Hush is an anonymous chat application designed to foster authentic connections without relying on physical appearance. The product explores a radically different approach to online interaction, where attraction is driven by emotional resonance rather than visual identity.
As part of a design case study for Hush, I worked on a deep emotional design exploration, focusing on multi-sensory experiences: micro-interactions, sound design, haptics, motion, and atmosphere. The core challenge was clear: how to make a profile engaging and desirable while fully preserving user anonymity.
My proposal was built around a strong conceptual shift. Instead of asking users to create a visual identity, Hush invites them to create an emotional identity. The profile is no longer a showcase but an emotional imprint. Users are not recognized by a face, but by their mood, intentions, words, and the way they choose to be approached. Desire emerges from emotional resonance rather than appearance.

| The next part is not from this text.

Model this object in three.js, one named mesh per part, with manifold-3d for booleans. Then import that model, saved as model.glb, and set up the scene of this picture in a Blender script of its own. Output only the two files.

The product promise summarizes the concept:
“Show who you feel like, not who you look like.”
At the heart of the experience lies the notion of “mood of the day”. Once per day, users are invited to select their current mood. This choice is not meant to describe who they are, but how they want to interact today. The selected mood dynamically shapes the profile’s atmosphere by influencing background visuals, motion, and micro-interactions, while never revealing personal identity.
Each mood is constructed along three complementary dimensions. Color expresses the emotional tone of the profile, material conveys personality through texture and visual feel, and movement communicates relational intensity and availability. Subtle micro-effects triggered by touch, such as soft visual ripples, gentle vibrations, or muted organic sounds, reinforce the sensory experience and create discreet signals of desire without breaking anonymity.
The first profile screen focuses on emotional availability rather than identity. Alongside a short profile sentence, three micro-traits act as weak signals of attraction. They express what the user is looking for, their response rhythm, and their emotional posture. These elements do not explain the person; they create curiosity and invite connection.

To deepen discovery while preserving anonymity, the second profile layer reinterprets a popular social trend, “How I see me”. Instead of showing themselves, users represent their inner world through associations. They choose images that symbolize emotional or sensory themes such as an animal, a place, a movie, a season, a color, or a hobby. Each choice becomes an indirect fragment of identity, turning the profile into a space of projection and offering natural conversation starters.

Work has started to give a darker vibe on the app, and keep this atmosphere:

For this case study, I delivered visual designs and an interactive prototype to demonstrate how emotional identity, sensory feedback, and micro-interactions could work together to create desire, intimacy, and connection without ever relying on physical appearance.